From the line containing "for name, make" through the line containing "obj.data.transform(obj.matrix_world)", retype each line exactly; include both end lines and nothing beyond them.
....................
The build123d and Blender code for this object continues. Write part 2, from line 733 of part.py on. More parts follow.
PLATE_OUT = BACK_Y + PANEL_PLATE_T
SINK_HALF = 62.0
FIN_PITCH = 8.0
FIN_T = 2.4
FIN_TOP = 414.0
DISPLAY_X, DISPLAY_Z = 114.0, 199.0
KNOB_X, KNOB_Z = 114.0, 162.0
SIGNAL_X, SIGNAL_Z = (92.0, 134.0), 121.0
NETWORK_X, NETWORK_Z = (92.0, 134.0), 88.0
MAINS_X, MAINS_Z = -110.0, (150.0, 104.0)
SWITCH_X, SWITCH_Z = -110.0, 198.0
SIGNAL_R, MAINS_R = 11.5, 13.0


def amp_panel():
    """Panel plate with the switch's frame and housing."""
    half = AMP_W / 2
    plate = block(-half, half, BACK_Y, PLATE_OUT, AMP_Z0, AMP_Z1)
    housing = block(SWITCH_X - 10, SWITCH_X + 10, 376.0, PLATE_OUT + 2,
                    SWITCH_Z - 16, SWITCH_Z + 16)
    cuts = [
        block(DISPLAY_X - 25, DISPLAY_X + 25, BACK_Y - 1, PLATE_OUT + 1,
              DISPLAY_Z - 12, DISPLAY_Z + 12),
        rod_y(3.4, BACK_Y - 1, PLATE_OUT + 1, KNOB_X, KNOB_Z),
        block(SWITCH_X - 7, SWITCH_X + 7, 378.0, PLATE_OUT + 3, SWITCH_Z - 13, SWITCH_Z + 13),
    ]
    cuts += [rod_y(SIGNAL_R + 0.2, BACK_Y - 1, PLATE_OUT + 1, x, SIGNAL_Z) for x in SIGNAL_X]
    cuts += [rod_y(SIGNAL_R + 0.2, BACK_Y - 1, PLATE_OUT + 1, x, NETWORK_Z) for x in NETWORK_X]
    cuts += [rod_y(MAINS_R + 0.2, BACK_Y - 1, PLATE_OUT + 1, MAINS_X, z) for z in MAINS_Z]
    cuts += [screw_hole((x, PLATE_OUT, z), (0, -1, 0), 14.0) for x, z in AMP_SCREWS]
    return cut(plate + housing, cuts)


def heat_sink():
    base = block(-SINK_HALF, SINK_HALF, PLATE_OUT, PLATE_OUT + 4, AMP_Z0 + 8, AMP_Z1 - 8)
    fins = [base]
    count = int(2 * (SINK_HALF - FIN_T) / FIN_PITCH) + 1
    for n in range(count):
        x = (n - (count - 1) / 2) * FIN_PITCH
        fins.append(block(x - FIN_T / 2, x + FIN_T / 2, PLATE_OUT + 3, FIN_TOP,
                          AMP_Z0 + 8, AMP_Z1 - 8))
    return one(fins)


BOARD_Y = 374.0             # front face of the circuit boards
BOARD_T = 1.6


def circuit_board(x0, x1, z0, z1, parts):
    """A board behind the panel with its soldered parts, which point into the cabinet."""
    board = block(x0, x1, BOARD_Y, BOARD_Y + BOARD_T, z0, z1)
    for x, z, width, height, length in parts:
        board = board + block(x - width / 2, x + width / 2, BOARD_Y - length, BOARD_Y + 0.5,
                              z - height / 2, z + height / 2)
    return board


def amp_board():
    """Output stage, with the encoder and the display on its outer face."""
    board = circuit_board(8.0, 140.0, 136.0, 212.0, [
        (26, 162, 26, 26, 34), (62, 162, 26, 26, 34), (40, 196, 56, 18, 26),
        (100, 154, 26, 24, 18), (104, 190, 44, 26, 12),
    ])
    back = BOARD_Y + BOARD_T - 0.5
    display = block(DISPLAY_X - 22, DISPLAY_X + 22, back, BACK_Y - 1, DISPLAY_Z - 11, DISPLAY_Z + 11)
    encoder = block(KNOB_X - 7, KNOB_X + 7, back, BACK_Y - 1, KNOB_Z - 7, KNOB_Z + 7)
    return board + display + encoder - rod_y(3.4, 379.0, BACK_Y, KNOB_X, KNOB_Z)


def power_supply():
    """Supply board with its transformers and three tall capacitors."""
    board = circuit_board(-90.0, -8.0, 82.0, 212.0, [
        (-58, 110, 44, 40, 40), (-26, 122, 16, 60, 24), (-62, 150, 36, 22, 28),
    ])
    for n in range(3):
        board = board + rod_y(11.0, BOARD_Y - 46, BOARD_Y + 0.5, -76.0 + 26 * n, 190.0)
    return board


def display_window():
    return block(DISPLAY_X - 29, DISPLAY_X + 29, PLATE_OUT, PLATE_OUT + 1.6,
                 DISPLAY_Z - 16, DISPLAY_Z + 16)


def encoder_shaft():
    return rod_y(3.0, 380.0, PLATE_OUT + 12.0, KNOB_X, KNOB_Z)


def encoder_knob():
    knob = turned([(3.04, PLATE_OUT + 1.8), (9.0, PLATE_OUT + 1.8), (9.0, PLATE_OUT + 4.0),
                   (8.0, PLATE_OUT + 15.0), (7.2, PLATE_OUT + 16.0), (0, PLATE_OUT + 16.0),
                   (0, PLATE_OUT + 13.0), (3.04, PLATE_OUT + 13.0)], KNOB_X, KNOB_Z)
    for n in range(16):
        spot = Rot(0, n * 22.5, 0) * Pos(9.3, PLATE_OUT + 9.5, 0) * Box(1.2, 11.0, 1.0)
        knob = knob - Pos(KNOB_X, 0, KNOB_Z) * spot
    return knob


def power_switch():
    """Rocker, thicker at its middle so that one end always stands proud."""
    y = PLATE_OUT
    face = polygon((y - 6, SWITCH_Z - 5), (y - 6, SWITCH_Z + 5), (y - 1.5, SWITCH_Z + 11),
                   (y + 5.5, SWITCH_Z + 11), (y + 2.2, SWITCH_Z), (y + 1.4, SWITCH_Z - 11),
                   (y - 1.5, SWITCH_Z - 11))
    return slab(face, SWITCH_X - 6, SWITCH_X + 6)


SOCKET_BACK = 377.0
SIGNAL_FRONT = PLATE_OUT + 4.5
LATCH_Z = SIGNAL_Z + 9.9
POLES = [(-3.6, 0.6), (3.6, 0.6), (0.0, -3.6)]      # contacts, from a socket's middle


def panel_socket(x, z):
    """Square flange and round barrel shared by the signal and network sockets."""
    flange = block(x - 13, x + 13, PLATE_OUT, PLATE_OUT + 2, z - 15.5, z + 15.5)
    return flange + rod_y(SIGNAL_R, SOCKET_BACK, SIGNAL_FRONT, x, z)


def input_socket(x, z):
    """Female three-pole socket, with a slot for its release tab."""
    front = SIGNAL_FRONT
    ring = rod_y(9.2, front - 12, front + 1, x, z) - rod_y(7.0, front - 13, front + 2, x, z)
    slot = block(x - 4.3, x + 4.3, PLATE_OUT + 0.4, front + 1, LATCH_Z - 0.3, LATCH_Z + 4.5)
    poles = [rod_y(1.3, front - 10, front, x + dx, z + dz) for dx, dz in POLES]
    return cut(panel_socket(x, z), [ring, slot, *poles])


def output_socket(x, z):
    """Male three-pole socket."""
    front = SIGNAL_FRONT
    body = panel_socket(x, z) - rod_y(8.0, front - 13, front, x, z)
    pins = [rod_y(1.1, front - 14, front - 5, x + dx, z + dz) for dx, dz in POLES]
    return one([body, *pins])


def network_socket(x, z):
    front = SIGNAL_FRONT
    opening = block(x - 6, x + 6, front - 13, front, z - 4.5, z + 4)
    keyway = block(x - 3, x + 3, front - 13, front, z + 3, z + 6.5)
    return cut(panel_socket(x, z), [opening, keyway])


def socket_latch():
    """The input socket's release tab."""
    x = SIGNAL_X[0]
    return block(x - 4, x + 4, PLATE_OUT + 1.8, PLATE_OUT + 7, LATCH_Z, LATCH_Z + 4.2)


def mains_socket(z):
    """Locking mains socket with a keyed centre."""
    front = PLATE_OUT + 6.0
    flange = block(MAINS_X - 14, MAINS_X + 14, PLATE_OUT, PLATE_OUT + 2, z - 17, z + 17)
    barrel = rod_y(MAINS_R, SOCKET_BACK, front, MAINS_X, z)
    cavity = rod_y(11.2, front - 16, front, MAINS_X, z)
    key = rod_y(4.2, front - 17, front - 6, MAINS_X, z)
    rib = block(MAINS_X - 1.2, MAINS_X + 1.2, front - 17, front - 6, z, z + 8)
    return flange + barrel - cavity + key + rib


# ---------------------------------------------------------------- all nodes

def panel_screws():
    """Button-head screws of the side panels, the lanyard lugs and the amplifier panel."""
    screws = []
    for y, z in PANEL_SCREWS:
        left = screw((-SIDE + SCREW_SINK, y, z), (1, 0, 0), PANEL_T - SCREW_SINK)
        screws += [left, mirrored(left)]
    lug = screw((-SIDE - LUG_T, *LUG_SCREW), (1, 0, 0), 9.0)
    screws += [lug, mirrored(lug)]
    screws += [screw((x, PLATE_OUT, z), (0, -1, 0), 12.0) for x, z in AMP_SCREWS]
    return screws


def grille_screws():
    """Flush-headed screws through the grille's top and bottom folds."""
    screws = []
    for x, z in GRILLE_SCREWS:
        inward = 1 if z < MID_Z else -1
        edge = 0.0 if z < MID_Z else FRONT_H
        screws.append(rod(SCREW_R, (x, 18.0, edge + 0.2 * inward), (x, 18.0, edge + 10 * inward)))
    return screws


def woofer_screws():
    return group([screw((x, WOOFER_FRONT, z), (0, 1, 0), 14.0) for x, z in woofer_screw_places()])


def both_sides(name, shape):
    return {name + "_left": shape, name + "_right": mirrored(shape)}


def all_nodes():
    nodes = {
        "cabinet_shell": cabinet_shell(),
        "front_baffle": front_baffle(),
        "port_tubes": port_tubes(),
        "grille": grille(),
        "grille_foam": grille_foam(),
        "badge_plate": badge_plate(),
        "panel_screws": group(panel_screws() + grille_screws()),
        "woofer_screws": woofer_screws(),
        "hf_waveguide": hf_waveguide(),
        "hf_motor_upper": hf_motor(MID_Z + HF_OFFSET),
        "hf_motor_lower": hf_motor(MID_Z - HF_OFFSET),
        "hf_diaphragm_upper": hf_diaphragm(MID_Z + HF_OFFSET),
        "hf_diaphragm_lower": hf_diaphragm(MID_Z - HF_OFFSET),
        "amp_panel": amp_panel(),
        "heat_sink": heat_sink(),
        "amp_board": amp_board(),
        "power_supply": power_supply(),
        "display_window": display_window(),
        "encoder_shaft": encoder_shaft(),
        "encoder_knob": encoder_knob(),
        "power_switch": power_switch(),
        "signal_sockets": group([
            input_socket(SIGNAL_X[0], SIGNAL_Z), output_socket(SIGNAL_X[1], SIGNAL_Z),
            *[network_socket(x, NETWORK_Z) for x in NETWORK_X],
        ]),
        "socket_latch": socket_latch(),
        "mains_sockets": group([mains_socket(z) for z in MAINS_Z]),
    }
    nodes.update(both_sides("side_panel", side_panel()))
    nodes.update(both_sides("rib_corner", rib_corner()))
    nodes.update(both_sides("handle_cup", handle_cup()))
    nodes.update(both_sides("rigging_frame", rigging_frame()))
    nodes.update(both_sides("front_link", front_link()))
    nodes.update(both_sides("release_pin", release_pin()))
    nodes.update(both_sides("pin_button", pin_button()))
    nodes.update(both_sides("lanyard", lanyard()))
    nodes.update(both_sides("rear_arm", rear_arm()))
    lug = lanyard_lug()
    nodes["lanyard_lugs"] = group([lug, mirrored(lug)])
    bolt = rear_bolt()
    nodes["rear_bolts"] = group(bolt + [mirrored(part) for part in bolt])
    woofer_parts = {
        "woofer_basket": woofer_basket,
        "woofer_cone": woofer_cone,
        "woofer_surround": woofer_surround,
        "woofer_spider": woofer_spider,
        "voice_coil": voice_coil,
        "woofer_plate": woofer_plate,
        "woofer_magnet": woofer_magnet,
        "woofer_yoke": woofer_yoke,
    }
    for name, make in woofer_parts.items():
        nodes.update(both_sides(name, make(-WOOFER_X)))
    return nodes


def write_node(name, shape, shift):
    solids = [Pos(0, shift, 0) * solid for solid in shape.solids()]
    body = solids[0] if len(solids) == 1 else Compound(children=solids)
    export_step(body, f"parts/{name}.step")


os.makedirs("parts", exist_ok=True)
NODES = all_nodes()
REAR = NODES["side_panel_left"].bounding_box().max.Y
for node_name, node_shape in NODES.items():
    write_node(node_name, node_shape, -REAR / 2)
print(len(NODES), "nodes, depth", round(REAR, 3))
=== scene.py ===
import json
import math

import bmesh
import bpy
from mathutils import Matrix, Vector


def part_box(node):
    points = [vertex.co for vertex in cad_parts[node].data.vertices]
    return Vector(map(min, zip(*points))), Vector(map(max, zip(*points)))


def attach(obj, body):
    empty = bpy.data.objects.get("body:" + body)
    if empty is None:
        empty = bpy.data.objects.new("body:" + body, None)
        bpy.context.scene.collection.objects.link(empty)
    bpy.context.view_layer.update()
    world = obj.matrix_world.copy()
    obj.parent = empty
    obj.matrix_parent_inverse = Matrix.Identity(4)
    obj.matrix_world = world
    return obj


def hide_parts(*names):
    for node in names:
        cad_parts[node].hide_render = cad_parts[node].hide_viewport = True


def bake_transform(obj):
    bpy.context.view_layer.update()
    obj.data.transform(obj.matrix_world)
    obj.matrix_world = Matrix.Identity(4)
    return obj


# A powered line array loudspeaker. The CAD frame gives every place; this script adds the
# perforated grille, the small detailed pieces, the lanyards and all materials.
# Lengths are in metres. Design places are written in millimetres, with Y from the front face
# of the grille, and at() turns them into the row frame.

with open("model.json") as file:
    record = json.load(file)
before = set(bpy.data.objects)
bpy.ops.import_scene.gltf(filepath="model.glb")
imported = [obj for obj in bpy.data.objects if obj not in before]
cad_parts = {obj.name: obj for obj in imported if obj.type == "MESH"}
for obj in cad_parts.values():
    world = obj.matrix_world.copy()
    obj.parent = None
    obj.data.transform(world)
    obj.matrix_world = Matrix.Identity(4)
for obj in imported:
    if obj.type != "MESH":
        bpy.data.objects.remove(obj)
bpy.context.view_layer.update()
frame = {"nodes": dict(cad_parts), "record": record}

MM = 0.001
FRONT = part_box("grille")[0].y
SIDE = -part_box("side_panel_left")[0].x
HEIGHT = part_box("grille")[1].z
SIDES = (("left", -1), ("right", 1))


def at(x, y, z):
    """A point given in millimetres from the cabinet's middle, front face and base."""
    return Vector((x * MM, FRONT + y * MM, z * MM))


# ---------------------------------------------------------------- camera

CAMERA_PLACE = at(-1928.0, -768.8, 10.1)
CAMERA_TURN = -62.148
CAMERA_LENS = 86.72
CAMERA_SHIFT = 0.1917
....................
== Final answer ==
    for name, make in woofer_parts.items():
        nodes.update(both_sides(name, make(-WOOFER_X)))
    return nodes


def write_node(name, shape, shift):
    solids = [Pos(0, shift, 0) * solid for solid in shape.solids()]
    body = solids[0] if len(solids) == 1 else Compound(children=solids)
    export_step(body, f"parts/{name}.step")


os.makedirs("parts", exist_ok=True)
NODES = all_nodes()
REAR = NODES["side_panel_left"].bounding_box().max.Y
for node_name, node_shape in NODES.items():
    write_node(node_name, node_shape, -REAR / 2)
print(len(NODES), "nodes, depth", round(REAR, 3))
=== scene.py ===
import json
import math

import bmesh
import bpy
from mathutils import Matrix, Vector


def part_box(node):
    points = [vertex.co for vertex in cad_parts[node].data.vertices]
    return Vector(map(min, zip(*points))), Vector(map(max, zip(*points)))


def attach(obj, body):
    empty = bpy.data.objects.get("body:" + body)
    if empty is None:
        empty = bpy.data.objects.new("body:" + body, None)
        bpy.context.scene.collection.objects.link(empty)
    bpy.context.view_layer.update()
    world = obj.matrix_world.copy()
    obj.parent = empty
    obj.matrix_parent_inverse = Matrix.Identity(4)
    obj.matrix_world = world
    return obj


def hide_parts(*names):
    for node in names:
        cad_parts[node].hide_render = cad_parts[node].hide_viewport = True


def bake_transform(obj):
    bpy.context.view_layer.update()
    obj.data.transform(obj.matrix_world)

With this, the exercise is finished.